I go around it trying to absorb as much as I can...the soldiers are still there allowing the foreigners to enter and the Indians to stay in line, such a long one that I can’t see the end. I ask myself if I want to enter again, but I refuse, I don’t want to change the morning’s images, with marble in space and pigeons in flight... it must be very crowded... and sudenly I realize... that’s why the marble was warm, from the ones who breathed and stepped on it the day before.
I find my family and we start toward the exit. We thank God that He gave us the possibility to come and see what we never imagined, and that we could do it on Maria’s birthday. The South Gate’s platform is almost empty, some tourists and Indians are there. The sun has set, but there is still that reddish light. We sing “Happy Birthday!” to Maria. Behind us it looks like the air has hardened in specific shapes.
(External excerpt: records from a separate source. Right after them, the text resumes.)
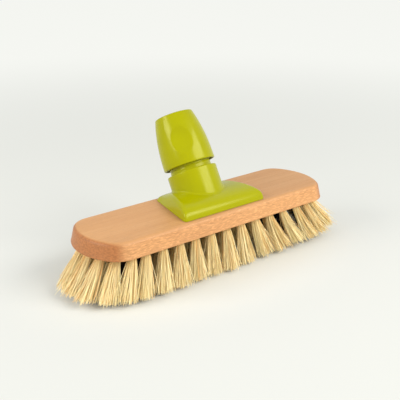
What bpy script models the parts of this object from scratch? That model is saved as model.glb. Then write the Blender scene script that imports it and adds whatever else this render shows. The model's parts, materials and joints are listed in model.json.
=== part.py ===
"""Deck brush with a beech block, tufts of natural fibre and a leaning clamp socket for a broom handle.

Metres, +Z up. The block's length runs along X, and the socket leans back towards +Y.
The brush stands on its trimmed fibre tips at z = 0, with the origin under the middle of its box.
"""
import math

import bmesh
import bpy
import numpy as np
from mathutils import Matrix, Vector

# Clearances
FIT = 0.0003            # between pieces that touch
RUN = 0.0004            # between the nut and the threaded neck that it turns on

# Wooden block, measured at its underside
BLOCK_LENGTH = 0.2352
BLOCK_WIDTH = 0.0679
BLOCK_THICKNESS = 0.0131
BLOCK_END_RADIUS = 0.0461        # of the wide arc at each end
BLOCK_CORNER_RADIUS = 0.0198     # between an end arc and the sides
BLOCK_DRAFT = math.radians(12.4) # the sides flare towards the fibres
BLOCK_TOP_ROUNDING = 0.0030
BLOCK_FOOT_ROUNDING = 0.0008
BLOCK_ARC_STEPS = 6
BLOCK_CORNER_STEPS = 6

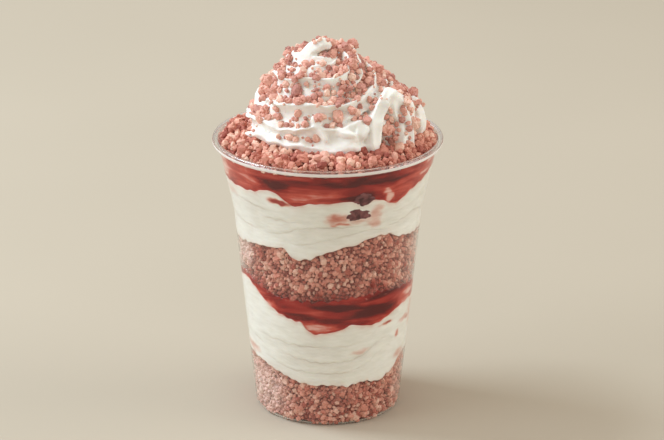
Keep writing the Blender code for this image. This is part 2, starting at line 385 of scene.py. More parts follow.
def wall_angle(points):
    """The angle round the cup of each point of an array."""
    return np.degrees(np.arctan2(points[:, 0], -points[:, 1]))


def spots(mesh, places):
    """How strongly each point lies in any of some torn patches: (angle, height, half sizes, weight)."""
    points = positions(mesh)
    torn = [noise.noise_vector(Vector(point) * 190.0) * 2.6 + noise.noise_vector(Vector(point) * 520.0) * 1.2
            for point in points]
    points = points + np.array(torn) * (1.0, 1.0, 0.45) * MM
    angle, height = wall_angle(points), points[:, 2] / MM
    total = np.zeros(len(points))
    for centre, level, wide, tall, weight in places:
        spread = (turned_from(angle, centre) / wide) ** 2 + ((height - level) / tall) ** 2
        total = np.maximum(total, weight * np.exp(-spread ** 2))
    return total


# %% [markdown]
# ## Soft serve
# Soft serve is a warm white that lets a little light in, with a soft sheen. Where sauce has seeped
# behind it, it turns pink. The seeped places are kept as a number on the points, and the material
# mixes its pink by that number, broken up with a little noise.

# %% The soft serve's material
def stained(name, clean, roughness, gloss, scatter, mottle):
    """A material that goes from its clean colour through pink to sauce red by the stain number."""
    made, shader = principled(name, clean, roughness)
    tree = made.node_tree
    shader.inputs["Specular IOR Level"].default_value = gloss
    shader.inputs["Subsurface Weight"].default_value = scatter
    shader.inputs["Subsurface Radius"].default_value = (1.0, 0.75, 0.5)
    shader.inputs["Subsurface Scale"].default_value = 1.5 * MM
    place = tree.nodes.new("ShaderNodeTexCoord")
    squeeze = tree.nodes.new("ShaderNodeMapping")
    squeeze.inputs["Scale"].default_value = (1.0, 1.0, 3.0)
    tree.links.new(place.outputs["Object"], squeeze.inputs["Vector"])
    cloud = tree.nodes.new("ShaderNodeTexNoise")
    cloud.inputs["Scale"].default_value = 150.0
    cloud.inputs["Detail"].default_value = 4.0
    tree.links.new(squeeze.outputs["Vector"], cloud.inputs["Vector"])
    seep = tree.nodes.new("ShaderNodeAttribute")
    seep.attribute_name = "stain"
    wide = tree.nodes.new("ShaderNodeMapRange")
    wide.inputs["From Min"].default_value = 0.25
    wide.inputs["From Max"].default_value = 0.75
    wide.inputs["To Min"].default_value = 0.5
    wide.inputs["To Max"].default_value = 1.35
    tree.links.new(cloud.outputs["Fac"], wide.inputs["Value"])
    amount = tree.nodes.new("ShaderNodeMath")
    amount.operation = "MULTIPLY"
    amount.use_clamp = True
    tree.links.new(seep.outputs["Fac"], amount.inputs[0])
    tree.links.new(wide.outputs["Result"], amount.inputs[1])
    ramp = tree.nodes.new("ShaderNodeValToRGB")
    stops = ramp.color_ramp.elements
    stops[0].position, stops[0].color = 0.0, (*clean, 1.0)
    stops[1].position, stops[1].color = 1.0, (0.40, 0.055, 0.045, 1.0)
    for where, colour in ((0.30, (0.80, 0.58, 0.50, 1.0)), (0.60, (0.66, 0.27, 0.20, 1.0))):
        stops.new(where).color = colour
    tree.links.new(amount.outputs["Value"], ramp.inputs["Fac"])
    shadowy = tree.nodes.new("ShaderNodeMapRange")
    shadowy.inputs["From Min"].default_value = 0.35
    shadowy.inputs["From Max"].default_value = 0.70
    shadowy.inputs["To Max"].default_value = mottle
    tree.links.new(cloud.outputs["Fac"], shadowy.inputs["Value"])
    mottled = tree.nodes.new("ShaderNodeMix")
    mottled.data_type = "RGBA"
    mottled.blend_type = "MULTIPLY"
    mottled.inputs["B"].default_value = (0.70, 0.68, 0.62, 1.0)
    tree.links.new(shadowy.outputs["Result"], mottled.inputs["Factor"])
    tree.links.new(ramp.outputs["Color"], mottled.inputs["A"])
    # Crumb dust and painted shade: the dust number darkens the creases to tan, in thin broken lines and in painted
    # shade under each ribbon.
    creases = tree.nodes.new("ShaderNodeAttribute")
    creases.attribute_name = "dust"
    dust_and_painted_shade_mix = tree.nodes.new("ShaderNodeMix")
    dust_and_painted_shade_mix.data_type = "RGBA"
    dust_and_painted_shade_mix.inputs["B"].default_value = (0.42, 0.30, 0.22, 1.0)
    tree.links.new(creases.outputs["Fac"], dust_and_painted_shade_mix.inputs["Factor"])
    tree.links.new(mottled.outputs["Result"], dust_and_painted_shade_mix.inputs["A"])
    tree.links.new(dust_and_painted_shade_mix.outputs["Result"], shader.inputs["Base Color"])
    bump = tree.nodes.new("ShaderNodeBump")
    bump.inputs["Strength"].default_value = 0.12
    bump.inputs["Distance"].default_value = 0.4 * MM
    tree.links.new(cloud.outputs["Fac"], bump.inputs["Height"])
    tree.links.new(bump.outputs["Normal"], shader.inputs["Normal"])
    return made


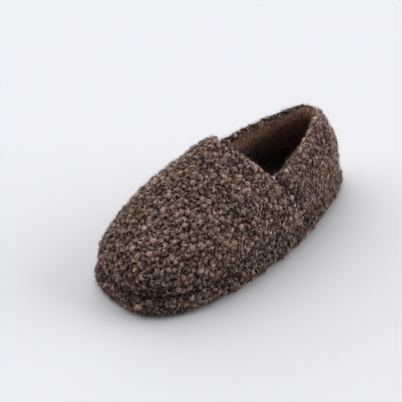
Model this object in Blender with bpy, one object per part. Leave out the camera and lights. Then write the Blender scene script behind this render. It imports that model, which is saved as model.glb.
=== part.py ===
"""Fluffy house slipper, left foot: a pile-fabric upper sewn to a fabric-covered foam platform.

Toe towards -Y, heel towards +Y, outer side of the foot towards +X, standing on Z = 0.
Every place on the upper is a station S round the plan outline (0 at the toe tip, pi at the
heel back), a side (+1 outer, -1 inner) and a rise PHI (0 at the seam with the platform,
pi/2 on the ridge over the instep). Each layer of the upper is the same surface, set inwards.
"""
import math

import bmesh
import bpy
import numpy as np

# Overall shape, in metres. Triples are the values at the toe, the middle and the heel.
LENGTH = 0.270                          # along the seam between upper and platform
OUTER_WIDTH = (0.0766, 0.0610, 0.0383)  # reach of the outline to the outer side
INNER_WIDTH = (0.0502, 0.0487, 0.0422)  # and to the inner side
TOE_POWER, HEEL_POWER = 0.66, 0.80      # how square the outline is at each end
RIDGE_RISE = (0.043, 0.077, 0.077)      # ridge above the seam
HEEL_RISE_EXTRA = 0.012                 # and more behind the middle, where the upper is open
TOE_REACH, HEEL_REACH = 0.033, 0.0635   # from each end of the outline to the end of the ridge
RIDGE_X = -0.0106                       # the ridge leans to the inner side
COLLAR_SPREAD = 0.011                   # the collar stands out by this on the outer side
HEEL_SPREAD = 0.0022                    # and by this at the back
SPREAD_STATIONS = (1.6, 2.1, 2.5)       # where the first starts, is full, and turns into the second
ARCH_POWER = 1.06                       # fullness of a section across the upper
HEEL_HOLLOW = 0.06                      # the heel leans in, by this share of its reach
HEEL_STATION = 2.0                      # and from this station on
TOE_BLEND = 6                           # how late the toe cap turns up into the ridge
SEAM_Z = 0.018                          # height of the seam between upper and platform

# Edges of the panels, as stations and heights
SIDE_SEAM_FOOT = 1.89                   # station of the side seam at the platform
THROAT_CORNER = 1.72                    # station where side seam and throat meet
THROAT_MIDDLE = 1.66                    # station of the throat on the ridge
THROAT_DIP = 0.03                       # the throat runs this much nearer the toe between
CORNER_Z = 0.071                        # height of the topline there
HEEL_TOP_Z = 0.089                      # and at the heel
COLLAR_POWER = 0.9                      # how the topline climbs between them

# Layers of the upper
PILE_THICK = 0.0050
PADDING_THICK = 0.0020
LINING_THICK = 0.0025
GAP = 0.0003                            # clearance between neighbouring pieces
ROLL_CLEAR_SHARE = 0.08                 # of a step, between the roll and the layers under it
SEAM_GAP = 0.0014                       # between panels, where the sewing thread lies
ROLL_SHARE = 0.07                       # top of a rear panel that is rolled over the padding
THROAT_ROLL_SHARE = 0.04                # and the same at the throat of the vamp

# Platform, all as heights above the floor or insets from the seam outline
BAND_FOOT_Z = 0.0008
BAND_BULGE = 0.0036
BAND_THICK = 0.0050
BAND_LOW = 0.25                         # the band already stands out at its foot
BAND_WALL_STEPS = 6
FLANGE_THICK = 0.0015
FLANGE_INSET = 0.0150
OUTSOLE_THICK = 0.0030
OUTSOLE_INSET = 0.0065
PLATFORM_TOP_Z = 0.0153
BOARD_THICK = 0.0012
FOOTBED_THICK = 0.0040
SOCK_THICK = 0.0025
FOOTBED_INSET = 0.0108
SOCK_INSET = 0.0114

# Heel counter and sewing thread
COUNTER_STATION = 2.45                  # front edge of the counter
COUNTER_RISE = 0.55                     # its height as a share of the quarter
THREAD_RADIUS = 0.00035
THREAD_DEPTH = 0.0025                   # thread below the pile's surface
ROLL_SEAM_SHARE = 0.25                  # where in the roll the collar's thread runs
ROLL_SEAM_INSET = 0.0012                # and how far outside the lining's inner face

# Tread
TREAD_PITCH = 0.0140
TREAD_WIDTH = 0.0040
TREAD_DEPTH = 0.0010
TREAD_BOW = 0.0090
TREAD_MARGIN = 0.0160

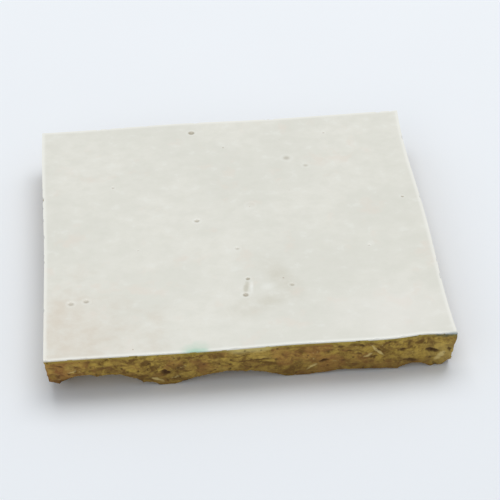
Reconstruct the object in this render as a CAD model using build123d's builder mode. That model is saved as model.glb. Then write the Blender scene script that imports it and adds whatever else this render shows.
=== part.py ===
from build123d import *
import os
from collections import namedtuple
from math import cos, hypot, pi, sqrt

# Hand-cut glazed clay mosaic tile, one fired piece. Millimetres, +Z up, glazed face up.
# The front side faces -Y. The origin is the middle of the underside.

# Blank
face_width = 100.0
face_depth = 99.5
thickness = 12.0
lip_height = 1.6

# How far the underside stands in from the glazed outline on each side
front_undercut = 2.2
right_undercut = 1.1
back_undercut = 3.0
left_undercut = 1.0

# Glazed face, which sags and swells a little as a hand-made tile does
swell_height = 0.12
swell_length = 74.0
ripple_height = 0.05
ripple_length = 41.0
edge_fall = 0.15
skin_rows = 11
skin_margin = 4.0

# A corner of the glazed outline is trimmed in from the corner of the plain rectangle.
Trim = namedtuple("Trim", "in_x in_y")
front_left_trim = Trim(0.05, 0.30)
front_right_trim = Trim(0.05, 0.30)
back_right_trim = Trim(0.10, 0.05)
back_left_trim = Trim(0.20, 0.40)

# A dip is where the glazed outline stands in from that rectangle. Its place is a share of half
# the side, from -1 at the left end to 1 at the right end, seen from outside the tile.
Dip = namedtuple("Dip", "place depth")
front_dips = [Dip(-0.60, 0.25), Dip(-0.12, 0.02), Dip(0.20, 0.30), Dip(0.56, 0.05)]
front_dips += [Dip(0.74, 0.40), Dip(0.85, 1.00), Dip(0.93, 0.70)]
right_dips = [Dip(-0.55, 0.45), Dip(0.02, 0.10), Dip(0.48, 0.60)]
back_dips = [Dip(-0.66, 0.20), Dip(-0.14, 0.50), Dip(0.24, 0.15), Dip(0.62, 0.40)]
left_dips = [Dip(-0.40, 0.20), Dip(0.12, 0.45), Dip(0.64, 0.25)]

# The outline of the underside is straighter and keeps this share of each dip.
under_dip_share = 0.15

# A bite is one scoop that the cutter's hammer takes out of the lower edge. It is as long as
# length along that edge, climbs the side by rise and eats into the underside by reach.
Bite = namedtuple("Bite", "place length rise reach")
front_bites = [
    Bite(-0.81, 15.0, 5.3, 5.8),
    Bite(-0.70, 19.0, 4.9, 6.4),
    Bite(-0.51, 6.5, 1.3, 2.4),
    Bite(-0.10, 27.5, 3.2, 5.4),
    Bite(0.49, 24.0, 0.9, 3.0),
    Bite(0.795, 8.0, 1.6, 2.4),
]
right_bites = [
    Bite(-0.70, 21.0, 4.6, 5.8),
    Bite(-0.22, 19.0, 2.6, 4.4),
    Bite(0.08, 11.0, 1.4, 2.6),
    Bite(0.58, 27.0, 5.2, 6.6),
    Bite(0.80, 12.0, 3.4, 4.2),
]
back_bites = [
    Bite(-0.74, 20.0, 3.4, 5.2),
    Bite(-0.34, 15.0, 4.6, 5.4),
    Bite(-0.16, 22.0, 5.4, 6.8),
    Bite(0.30, 18.0, 1.6, 3.4),
    Bite(0.66, 25.0, 4.4, 6.0),
    Bite(0.86, 9.0, 2.6, 3.2),
]
left_bites = [
    Bite(-0.66, 22.0, 3.8, 5.4),
    Bite(-0.30, 10.0, 1.8, 2.8),
    Bite(-0.02, 25.0, 5.6, 7.0),
    Bite(0.20, 13.0, 4.2, 4.6),
    Bite(0.56, 17.0, 1.8, 3.6),
    Bite(0.80, 14.0, 3.6, 4.4),
]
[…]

We say good bye and leave. The Taj has hidden behind the gate and I don’t think that I am ever going to look for it, to take it out from its hiding place...
Dinner, luggage, going to bed early, we have to wake up at 5:30 to go to the train station... I can’t fall asleep, my mind races over the buildings, the lights, all the untaken photos....hee, hee, hee, in the end I win! 

1 comment:

  1. Ileana,
    You are a wonderful writer. Thank you for making this so real. It does indeed resemble a lot Alhambra form Malaga, the same lacy crenelated architecture,(Spanish and Maur style mix). Very unique, hard to imagine how many people and how many days have been dedicated to that kind of work!